À partir de 1818, pour obtenir la garde d’un enfant ou le paiement des gages des nourrices, les hospices de Lyon exigent un certificat signé du maire et du curé. Les administrateurs insistent également sur la nécessité de l’instruction religieuse et pour l’encourager offrent une gratification à tous les maîtres et patrons qui feront passer leur première communion aux enfants de tout âge avant les fêtes de Pentecôte 1818. Ces dispositions sont régulièrement rappelées.

 

Cette pratique de placer des enfants en Ardèche donne lieu à de nombreux déplacements d’enfants, dans des conditions souvent difficiles. Il arrive que les plus fragiles meurent seulement quelques jours après leur arrivée.
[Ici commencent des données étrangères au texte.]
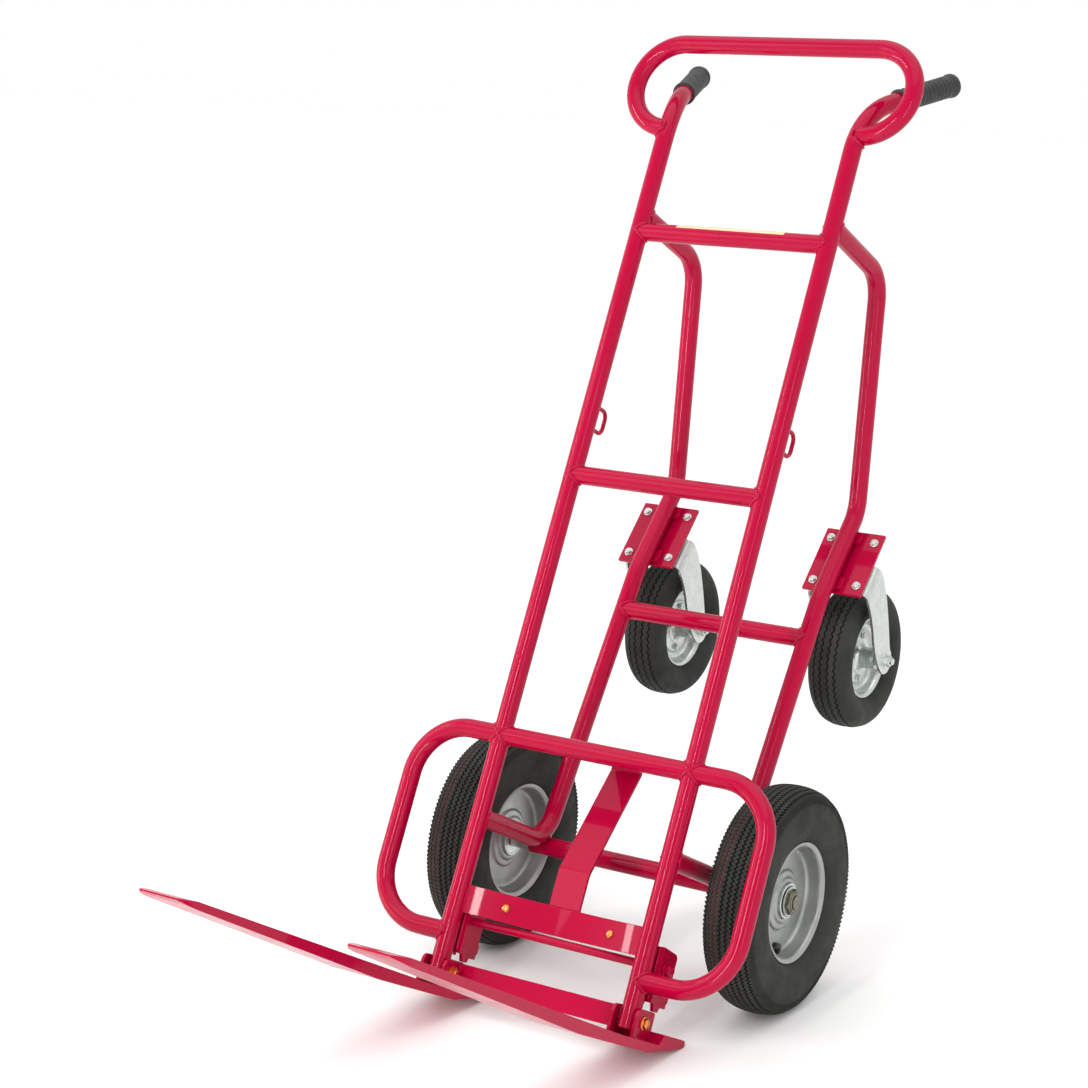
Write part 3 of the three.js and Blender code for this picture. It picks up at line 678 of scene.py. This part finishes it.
MAIN_TYRE = dict(
    half=[(36, 108.2), (41, 113), (46.5, 124), (49.6, 140), (50, 157), (48.4, 174), (45, 186.5),
          (37.5, 195.2), (25, 200.2), (12, 202.4), (0, 203)],
    bead_line=[(-34.5, 106.8), (-31, 102.6), (0, 101.9), (31, 102.6), (34.5, 106.8)],
    grooves=[-39, -28, -17, -6, 6, 17, 28, 39], width=4.2, depth=5.4, teeth=150, swing=2.5,
    shoulder=9, wave=(1, -1), bite=3.2, line_grooves=(17, 28))
CASTER_TYRE = dict(
    half=[(25.2, 77.6), (30, 81), (37, 89), (41.4, 100), (42, 111), (38.6, 121.5), (31, 129.5),
          (19, 134.4), (8, 135.8), (0, 136)],
    bead_line=[(-23.6, 76.4), (-20.5, 71.6), (0, 71), (20.5, 71.6), (23.6, 76.4)],
    grooves=[-21, -7.5, 7.5, 21], width=3.0, depth=4.2, teeth=62, swing=1.7,
    shoulder=5, wave=(0.0, 0.85, 1.0, 0.0, -0.85, -1.0), bite=0.0)

RIM_FACE = [(35.4, 107.2), (37.2, 108.0), (38.4, 107.2), (38.5, 105.2), (37.2, 103.2), (35.4, 100.4),
            (31, 98.2), (20, 96.6), (12, 95.2), (8.0, 92.6), (6.6, 88), (6.2, 80), (6.0, 70), (6.0, 60),
            (6.4, 56.0), (8.2, 53.6), (10.6, 52.0), (11.6, 49.2), (11.8, 45), (12.6, 42.2), (14.8, 40.6),
            (16.4, 38.8), (17.0, 36.4), (16.8, 33.0)]
RIM_BED = [(-34.2, 104.8), (-31.5, 101.2), (31.5, 101.2), (34.2, 104.8)]
HUB_FACE = [(12, 32.2), (19.8, 32.2), (21.4, 31.4), (22.0, 29.8), (21.6, 28.2), (20.2, 27.2), (19.6, 25),
            (19.8, 20), (20.4, 14), (20.2, 10.3)]
VALVE_PATH = [(9, 6, -93), (20, 8, -90), (27, -6, -80), (27, -24, -82)]


def mirrored(face):
    return face + [(-x, r) for x, r in reversed(face)]


def pressed(face):
    return mirrored([tuple(p) for p in smooth_profile(face, 3)])


for side, sign in SIDES:
    wheel = Matrix.Translation(AXLE + Vector((sign * WHEEL_MID, 0, 0)))
    body = f"{side}_main_wheel"
    build_tyre(f"{side}_pneumatic_tyre", body, f"{side}_tyre", wheel, MAIN_TYRE)
    rim = Shape(wheel)
    lathe(rim, pressed(RIM_FACE) + RIM_BED, 128, closed=True)
    rim.build(f"{side}_pressed_rim", SILVER, body, [f"{side}_rim"], "rim_paint", 50)
    hub = Shape(wheel)
    lathe(hub, mirrored(HUB_FACE), 72, closed=True)
    hub.build(f"{side}_bearing_hub", ZINC, body, [f"{side}_hub"], "zinc", 40)
    stem = Shape(wheel)
    run = bent_run([(sign * x, y, z) for x, y, z in VALVE_PATH], [7, 9], 12)
    rings = sections(run, circle(1, 20))
    sizes = np.interp(np.linspace(0, 1, len(run)), [0, 0.2, 0.5, 1], [6.6, 5.2, 4.8, 4.6])
    stem.add(*skin([[p + (v - p) * size for v in ring]
                    for ring, (p, t), size in zip(rings, run, sizes)]))
    tip, way = run[-1]
    cap = facing(way, tip - way * 9)
    lathe(stem, [(0, 0.01), (0, 5.0), (0.8, 5.4), (10.2, 5.4), (11.4, 4.6), (11.4, 0.01)], 20, cap)
    for k in range(10):
        box(stem, 1.2, 9.6, 5.2, 5.7, -0.5, 0.5, cap @ Matrix.Rotation(2 * math.pi * k / 10, 4, "X"))
    stem.build(f"{side}_valve", STEM, body, [f"{side}_valve_stem"], "grip_rubber", 40)

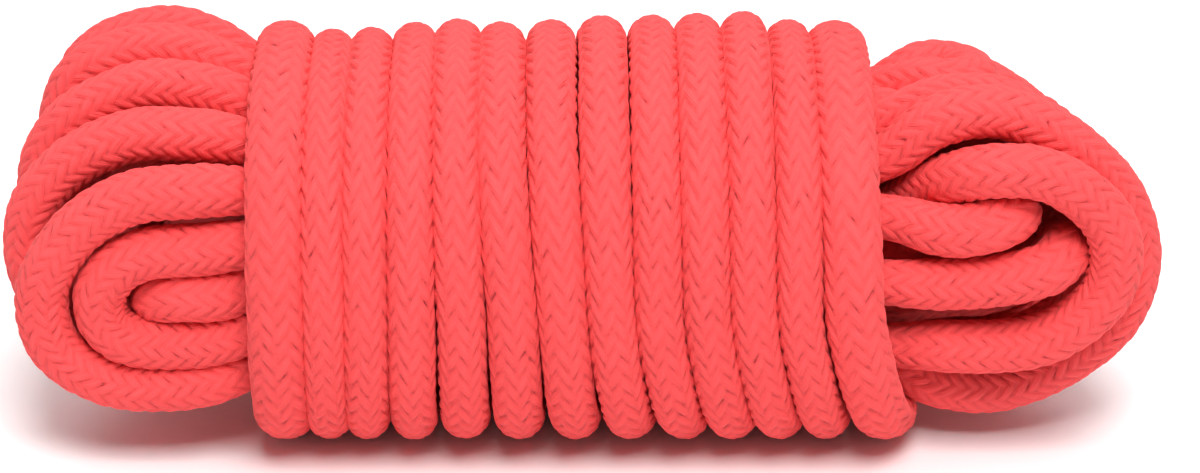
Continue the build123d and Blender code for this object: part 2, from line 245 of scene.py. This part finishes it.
def rope_spans():
    """Every span of the rope in order: its name, its control points and their sections."""
    spans = []
    tail = START_TAIL + inner_stretch(-1, (2, 3))[::-1]
    tail[1] = (-START_MOUTH, *mouth_place(-1, (2, 3)))
    spans.append(["start_tail", tail, [PACKED_ROPE] * len(tail)])
    count = {1: 0, -1: 0}
    for bight in BIGHTS:
        side = bight[0]
        count[side] += 1
        points = bight_points(*bight)
        sections = [PACKED_ROPE] * 3 + [OPEN_ROPE] * (len(points) - 6) + [PACKED_ROPE] * 3
        name = f"{'right' if side > 0 else 'left'}_bight_{count[side]:02d}"
        spans.append([name, points, sections])
    lead = inner_stretch(-1, (6, 1)) + LEAD_IN
    spans.append(["lead_into_turns", lead, [PACKED_ROPE] * 3 + [OPEN_ROPE] * len(LEAD_IN)])
    for turn in range(TURN_COUNT):
        points = turn_points(turn)
        section = (TURN_PLACES[turn][3] / 2, TURN_DEPTH, TURN_BRAID_PITCH)
        spans.append([f"frapping_turn_{turn + 1:02d}", points, [section] * len(points)])
    tail = END_TURN + inner_stretch(1, (6, 3))[::-1]
    spans.append(["end_tail", tail, [OPEN_ROPE] * len(END_TURN) + [PACKED_ROPE] * 3])
    return spans


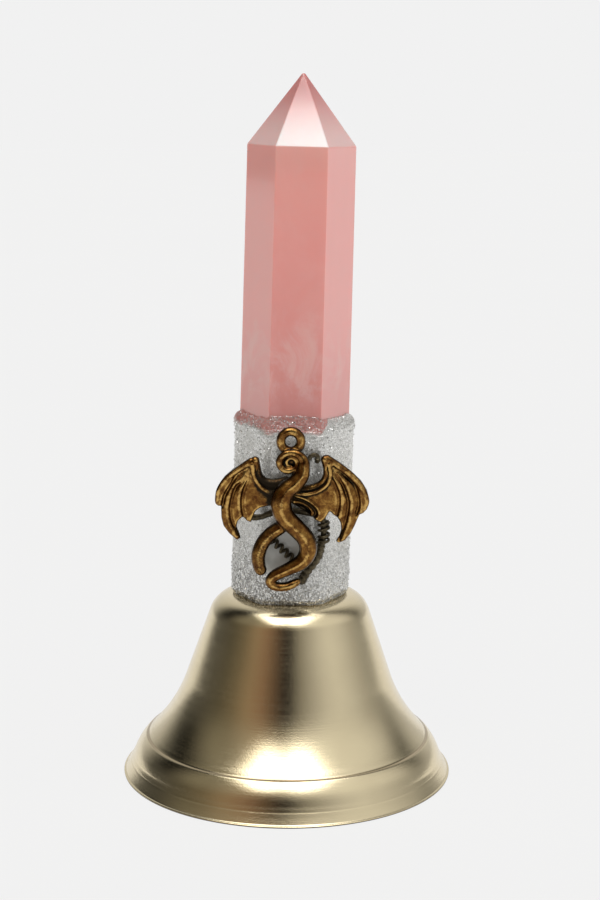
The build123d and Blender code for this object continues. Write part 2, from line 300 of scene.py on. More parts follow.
def bump(height, distance, strength=1.0):
    """A bump normal from a height."""
    return follow("ShaderNodeBump", {"Height": height, "Distance": distance, "Strength": strength}).outputs[0]


def spot(tree, scale=(1, 1, 1)):
    """Object coordinates in millimetres, stretched by a scale."""
    coordinates = put(tree, "ShaderNodeTexCoord").outputs["Object"]
    size = tuple(s / MM for s in scale)
    return put(tree, "ShaderNodeVectorMath", {0: coordinates, 1: size}, operation="MULTIPLY").outputs[0]


# ---------------------------------------------------------------- materials
def champagne_metal():
    """Satin champagne plating on spun metal: turning lines, sandy grain, painted shadow along the rim's
    bottom edge and darker brown along the score.
    """
    made, tree = material("champagne_metal")
    where = spot(tree)
    grain = noise(where, 3.2, 3.0, 0.7)
    lines = noise(spot(tree, (0.02, 0.02, 5.0)), 1.0, 3.0)
    cloud = noise(spot(tree, (0.08, 0.08, 0.12)), 1.0, 3.0)
    tint = ramp(cloud, [(0.3, (0.745, 0.635, 0.420)), (0.7, (0.805, 0.690, 0.460))])
    level = xyz(where)[2]
    # Painted contact shadow: below about 0.2 mm the rim's edge turns near black.
    tint = blend(span(level, 0.25, 0.15), tint, (0.06, 0.045, 0.028))
    # Darker brown along the scored line.
    from_score = maths("ABSOLUTE", maths("SUBTRACT", level, SCORE_LEVEL - 0.15))
    tint = blend(span(from_score, 0.20, 0.08, 0.0, 0.6), tint, (0.26, 0.19, 0.11))
    rough = maths("ADD", span(grain, 0.3, 0.7, -0.03, 0.04), span(lines, 0.3, 0.7, 0.155, 0.205))
    relief = maths("ADD", maths("MULTIPLY", grain, 1.6), lines)
    return dress(made, {
        "Base Color": tint,
        "Roughness": rough,
        "Normal": bump(relief, 0.010 * MM, 0.9),
        "Metallic": 1.0,
    })


def plated_steel():
    """Bright plated hardware with faint drawing marks."""
    made, tree = material("plated_steel")
    marks = noise(spot(tree), 3.0, 4.0)
    tint = ramp(marks, [(0.35, (0.50, 0.50, 0.48)), (0.65, (0.66, 0.66, 0.64))])
    return dress(made, {
        "Base Color": tint,
        "Roughness": span(marks, 0.3, 0.7, 0.2, 0.34),
        "Normal": bump(marks, 0.01 * MM, 0.5),
        "Metallic": 1.0,
    })


def clapper_brass():
    """Turned brass, a little tarnished."""
    made, tree = material("clapper_brass")
    tarnish = noise(spot(tree), 0.6, 5.0, 0.6)
    tint = ramp(tarnish, [(0.35, (0.34, 0.26, 0.13)), (0.6, (0.62, 0.50, 0.27))])
    lines = noise(spot(tree, (0.02, 0.02, 6.0)), 1.0, 2.0)
    return dress(made, {
        "Base Color": tint,
        "Roughness": span(tarnish, 0.3, 0.7, 0.38, 0.2),
        "Normal": bump(lines, 0.01 * MM, 0.6),
        "Metallic": 1.0,
    })


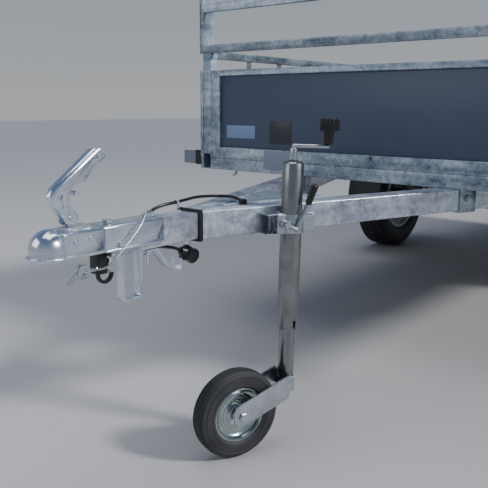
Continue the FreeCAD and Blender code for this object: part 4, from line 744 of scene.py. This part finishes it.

Aussi, dans le dernier quart du XIXe, la question de la forte mortalité infantile et de la nécessaire protection des enfants du premier âge prend une place importante dans le débat politique. Et en Ardèche, la mortalité infantile est importante : « Notre département a été classé par M. le docteur Brochard de Lyon, parmi ceux où l’industrie nourricière produit les plus funestes résultats. Il a dit d’une manière générale et absolue que la mortalité des enfants trouvés (assistés) était excessive […]. » S’appuyant sur une étude statistique, le conseil général démontre que la mortalité des enfants placés en nourrices venant d’ailleurs est plus forte que celles des petits ardéchois. Pour le conseil général, les enfants de filles-mères issues des campagnes ou des petites villes sont en meilleure santé que ceux provenant des grands centres urbains comme Lyon ou Marseille. En outre, les enfants abandonnés dans un hospice de l’Ardèche sont immédiatement placés en nourrice, à la différence des bébés des villes qui resteraient plusieurs jours dans les hospices dépositaires. Le transport et le changement d’air accentue cette mortalité. Enfin, les nourrices sont accusées de négligence quant à la nourriture et au soin donnés à ces enfants.

 

En 1885, le nombre des enfants venus d’ailleurs est si important - car aux enfants trouvés et abandonnés dans d’autres départements et placés en Ardèche s’ajoutent les enfants des ouvrières des grandes villes qui placent leurs enfants en nourrice en Ardèche - que des bureaux de placement sont créés. Marie Tastevin souhaite en ouvrir un aux Vans pour assurer le placement d’enfants venus du Gard, de la Lozère et de l’Ardèche. Et au début du XXesiècle, on trouve à Tournon une sous-inspection dépendant du service des enfants assistés du Rhône ; le département des Bouches-du-Rhône dispose d’une agence de placement à Aubenas.

 

Au début du XXe siècle, les questions financières reviennent également au premier plan. La loi sur les enfants assistés de 1904 prévoit que le domicile de secours des enfants est fixé dans le département où l’enfant est recueilli. Si de nombreux enfants d’autres départements sont placés en Ardèche, de nombreux enfants ardéchois sont aussi placés dans d’autres départements : « Jusqu’ici, les pupilles de l’Ardèche se recrutaient en partie dans les départements voisins, notamment dans le Rhône, les Bouches-du Rhône, la Drôme, le Gard, etc. où émigrent les filles de l’Ardèche, soit pour s’y placer soit uniquement pour y faire leurs couches. De 1899 à 1903, l’Ardèche a dû accepter la charge de 145 enfants recueillis dans ces départements. » Avec la fixation du domicile de secours dans le département où l’enfant est recueilli, le département espère voir la charge des enfants assistés diminuer, le nombre d’enfants recueillis en Ardèche venant d’autres départements étant moins important.